● INSTRUCTIONS FOR THE TASK
In the listing below, identify each line with the word "joints" and return those lines.

● AVAILABLE DATA

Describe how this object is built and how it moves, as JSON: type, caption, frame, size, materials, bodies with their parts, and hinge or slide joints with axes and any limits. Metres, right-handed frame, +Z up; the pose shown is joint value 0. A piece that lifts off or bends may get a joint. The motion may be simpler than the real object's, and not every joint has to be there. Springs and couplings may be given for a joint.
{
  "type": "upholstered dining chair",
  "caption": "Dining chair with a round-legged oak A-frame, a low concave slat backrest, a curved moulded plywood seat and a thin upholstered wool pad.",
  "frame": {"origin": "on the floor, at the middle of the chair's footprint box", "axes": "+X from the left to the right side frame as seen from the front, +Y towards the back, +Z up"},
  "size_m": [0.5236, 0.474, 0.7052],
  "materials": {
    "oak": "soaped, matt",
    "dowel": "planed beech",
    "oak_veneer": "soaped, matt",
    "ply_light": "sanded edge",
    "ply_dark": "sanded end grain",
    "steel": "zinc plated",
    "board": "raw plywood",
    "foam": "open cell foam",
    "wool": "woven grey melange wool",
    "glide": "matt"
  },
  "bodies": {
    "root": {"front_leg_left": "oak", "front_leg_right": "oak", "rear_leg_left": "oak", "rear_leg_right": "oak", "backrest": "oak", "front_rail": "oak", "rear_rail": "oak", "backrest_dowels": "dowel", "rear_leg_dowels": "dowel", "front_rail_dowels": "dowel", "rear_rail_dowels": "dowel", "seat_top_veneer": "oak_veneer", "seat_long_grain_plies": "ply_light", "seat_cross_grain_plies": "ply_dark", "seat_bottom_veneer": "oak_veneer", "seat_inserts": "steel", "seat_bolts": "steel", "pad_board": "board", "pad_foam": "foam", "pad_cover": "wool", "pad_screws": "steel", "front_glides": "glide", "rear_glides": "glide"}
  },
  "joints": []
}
--
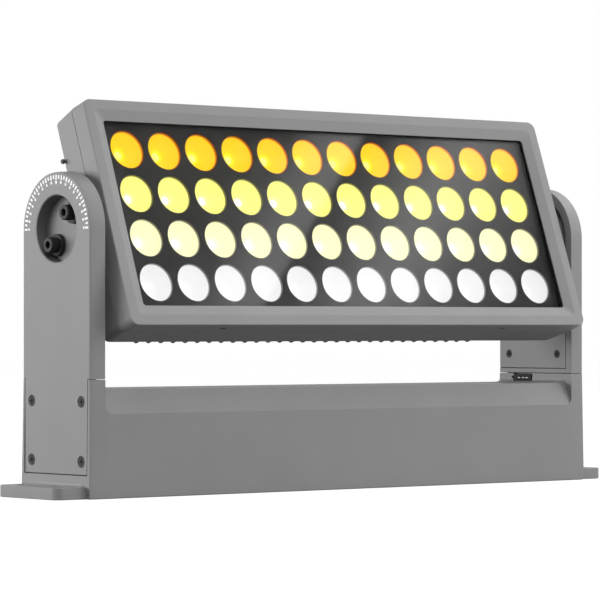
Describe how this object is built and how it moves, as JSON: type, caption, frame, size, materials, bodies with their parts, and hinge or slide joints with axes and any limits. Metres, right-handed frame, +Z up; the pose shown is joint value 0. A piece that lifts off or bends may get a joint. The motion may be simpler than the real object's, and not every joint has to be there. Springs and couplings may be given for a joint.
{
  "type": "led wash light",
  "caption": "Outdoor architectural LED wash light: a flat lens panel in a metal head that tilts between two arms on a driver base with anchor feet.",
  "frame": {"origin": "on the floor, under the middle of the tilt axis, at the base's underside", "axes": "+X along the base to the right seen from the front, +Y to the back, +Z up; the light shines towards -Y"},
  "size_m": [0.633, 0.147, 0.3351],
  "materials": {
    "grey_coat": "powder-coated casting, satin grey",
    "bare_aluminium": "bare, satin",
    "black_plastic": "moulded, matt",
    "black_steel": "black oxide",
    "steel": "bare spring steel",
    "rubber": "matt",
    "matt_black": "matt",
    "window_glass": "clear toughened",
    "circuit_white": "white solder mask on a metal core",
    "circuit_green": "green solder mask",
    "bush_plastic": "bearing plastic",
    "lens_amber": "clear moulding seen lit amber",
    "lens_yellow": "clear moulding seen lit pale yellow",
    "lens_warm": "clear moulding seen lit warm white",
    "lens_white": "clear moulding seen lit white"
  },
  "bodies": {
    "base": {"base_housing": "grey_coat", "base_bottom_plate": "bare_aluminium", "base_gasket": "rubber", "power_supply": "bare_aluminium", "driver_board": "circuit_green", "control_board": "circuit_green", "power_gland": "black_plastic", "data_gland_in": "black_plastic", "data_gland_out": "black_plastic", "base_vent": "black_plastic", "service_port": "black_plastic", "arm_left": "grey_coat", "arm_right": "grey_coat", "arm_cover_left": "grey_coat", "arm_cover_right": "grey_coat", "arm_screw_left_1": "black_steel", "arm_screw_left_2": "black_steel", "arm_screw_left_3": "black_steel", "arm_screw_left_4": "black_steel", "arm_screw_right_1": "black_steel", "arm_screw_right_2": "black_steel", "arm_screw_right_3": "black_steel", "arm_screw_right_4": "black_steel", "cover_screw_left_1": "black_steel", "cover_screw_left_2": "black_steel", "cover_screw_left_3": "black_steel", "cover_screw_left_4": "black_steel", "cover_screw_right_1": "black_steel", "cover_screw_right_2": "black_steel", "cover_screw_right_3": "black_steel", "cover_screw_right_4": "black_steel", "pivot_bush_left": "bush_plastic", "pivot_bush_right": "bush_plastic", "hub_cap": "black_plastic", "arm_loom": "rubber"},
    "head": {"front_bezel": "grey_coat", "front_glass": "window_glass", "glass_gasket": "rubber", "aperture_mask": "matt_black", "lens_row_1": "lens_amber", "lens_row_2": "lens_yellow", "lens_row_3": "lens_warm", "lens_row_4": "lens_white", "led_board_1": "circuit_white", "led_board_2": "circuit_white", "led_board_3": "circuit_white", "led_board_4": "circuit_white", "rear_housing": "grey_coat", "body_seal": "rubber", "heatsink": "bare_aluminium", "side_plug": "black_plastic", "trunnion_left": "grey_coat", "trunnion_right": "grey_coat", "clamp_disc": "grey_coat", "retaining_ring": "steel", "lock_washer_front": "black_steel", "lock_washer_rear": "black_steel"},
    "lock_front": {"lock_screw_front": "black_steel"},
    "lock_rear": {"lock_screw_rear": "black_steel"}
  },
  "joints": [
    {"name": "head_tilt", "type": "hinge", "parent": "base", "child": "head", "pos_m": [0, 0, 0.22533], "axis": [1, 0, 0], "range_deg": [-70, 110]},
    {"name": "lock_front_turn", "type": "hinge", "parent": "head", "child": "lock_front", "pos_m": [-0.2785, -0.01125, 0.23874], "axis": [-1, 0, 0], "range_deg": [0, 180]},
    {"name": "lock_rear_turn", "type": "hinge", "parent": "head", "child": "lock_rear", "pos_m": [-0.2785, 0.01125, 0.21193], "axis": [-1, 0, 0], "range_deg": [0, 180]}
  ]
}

● RESULT OF THE EXERCISE
Describe how this object is built and how it moves, as JSON: type, caption, frame, size, materials, bodies with their parts, and hinge or slide joints with axes and any limits. Metres, right-handed frame, +Z up; the pose shown is joint value 0. A piece that lifts off or bends may get a joint. The motion may be simpler than the real object's, and not every joint has to be there. Springs and couplings may be given for a joint.
  "joints": []
Describe how this object is built and how it moves, as JSON: type, caption, frame, size, materials, bodies with their parts, and hinge or slide joints with axes and any limits. Metres, right-handed frame, +Z up; the pose shown is joint value 0. A piece that lifts off or bends may get a joint. The motion may be simpler than the real object's, and not every joint has to be there. Springs and couplings may be given for a joint.
  "joints": [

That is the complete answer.